Two people have had a particularly large influence on this book. Gregory Nagy, with his insight into Greek epic tradition, inspired my efforts from the start, and Amy Sabatini, with her insight into comparative religions, gave focus to my efforts at an early and opportune moment; to both of these friends I am deeply grateful. I am likewise grateful to my former teachers, John Finley, Calvert Watkins, and Cedric Whitman, for their help along the way; because of them many an obstacle has proved to be not insurmountable. I owe a special debt to Deborah Boedeker, Linda Clader, Steven Lowenstam, Leonard Muellner, Richard Sacks, and Richard Shannon for the inspiration and support of their “Homeric companionship”; this book has benefited much from their thoughtful responses. Others as well have given welcome advice and encouragement; in particular, I would like to thank Ann Bergren, Charles Beye, Susan Edmunds, Barbara Folsom, Mary Lefkowitz, James Lesher, Patricia Marshall, Martha Nussbaum, Dan Petegorsky, Laura Slatkin, Edward Tripp, Emily Vermeule, and Thomas Walsh.

It remains to say that I alone am to blame that this is not a better book. Indeed time, while lending support to what I first set out to show, has also made me more keenly aware of shortcomings. Be these as they may, however, I still hold to the spirit in which the entire book was written, namely, that of a search. Whatever faithfully reflects that spirit, furthermore, I would like to dedicate to my father, who has followed my progress with interest, and to the memory of my mother, who encouraged me to see the work through to completion.

Introduction

Since much of the following study will have to do with the Odyssey, it is fitting to begin with an observation on the first line of this poem. When at the very outset Homer calls his hero polútropos, one cannot tell whether he intends this to mean “very wily” or “much-wandering,” for both of these meanings are possible and both suit Odysseus equally well. One strongly suspects, however, that the ambiguity itself is what Homer intended – that he chose the word polútropos precisely because it captures two such basic features of his hero: what he is (“wily”) and what he does (“wander”).
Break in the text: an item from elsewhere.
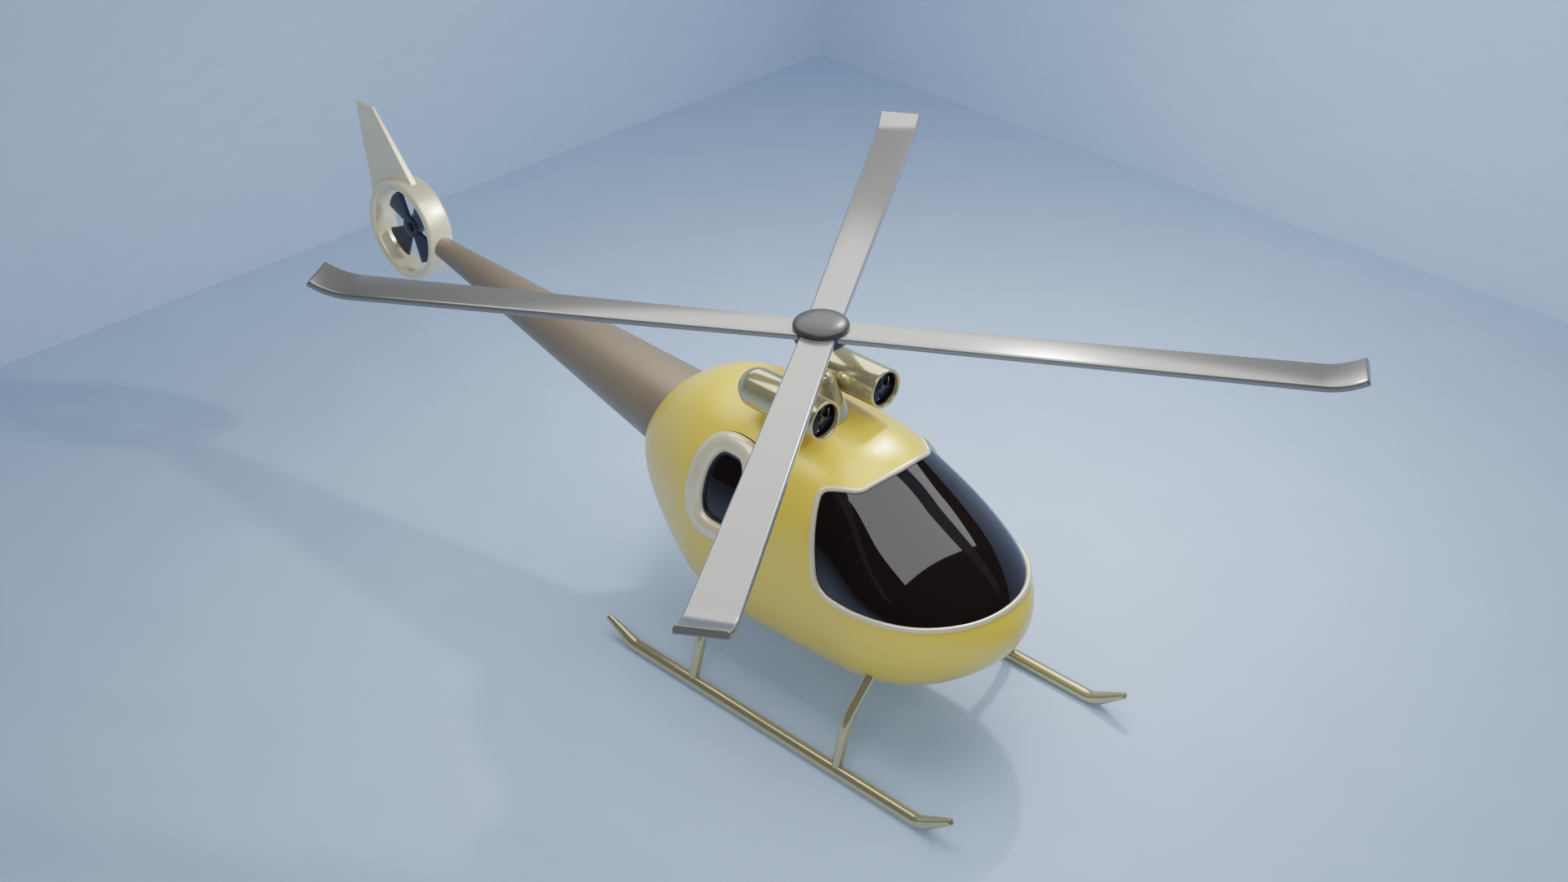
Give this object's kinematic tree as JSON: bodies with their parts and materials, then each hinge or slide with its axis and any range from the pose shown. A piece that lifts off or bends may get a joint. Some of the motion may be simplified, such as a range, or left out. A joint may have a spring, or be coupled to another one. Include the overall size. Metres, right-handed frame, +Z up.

The main argument of this book is that the connection suggested by Homer between the “wiles” and the “wanderings” of Odysseus in fact rested upon an earlier tradition both significant and deep. The origin of this tradition has to do with the etymology of the Greek word nóos, “mind,” which I propose to connect with the Greek verb néomai, “return home.” Such an effort requires that nóos be reconstructed as *nos-os, a derivative from the verbal root *nes.

The significance of this proposal for the tradition underlying the Odyssey is clear. It implies that the connection still felt by Homer between the “wiliness” and the “wandering” of Odysseus goes back to a fundamental connection between “mind” and “returning home,” and that the relation between what Odysseus “is” and what he “does” has a solid basis in the history of the Greek language.

It will not be denied that the words nóos and néomai come readily to mind in connection with Odysseus. By way of illustration, one may again consider the opening of the Odyssey. The poem’s first scene is a council of the gods. Athena intercedes here for Odysseus, accusing Zeus of having forgotten her protégé. But Zeus denies this charge, asking how he could forget godlike Odysseus, hòs perì mèn nóon estì brotÔn, “who surpasses other mortals in his nóos” (i 66). [1]   To judge by this passage, it is his nóos which chiefly characterizes what Odysseus “is.”

The council of the gods also defines what Odysseus is to “do.” Persuaded by Athena to end the long exile of Odysseus and to take thought for his future, Zeus bids the other gods as well to take thought for the hero’s nóston, hóp?s élth?isi, his “return, that he may come home” (i 77). What Odysseus is to “do,” his destiny, is to “return home,” and this is expressed by the word nóstos, a nominal derivative of néomai.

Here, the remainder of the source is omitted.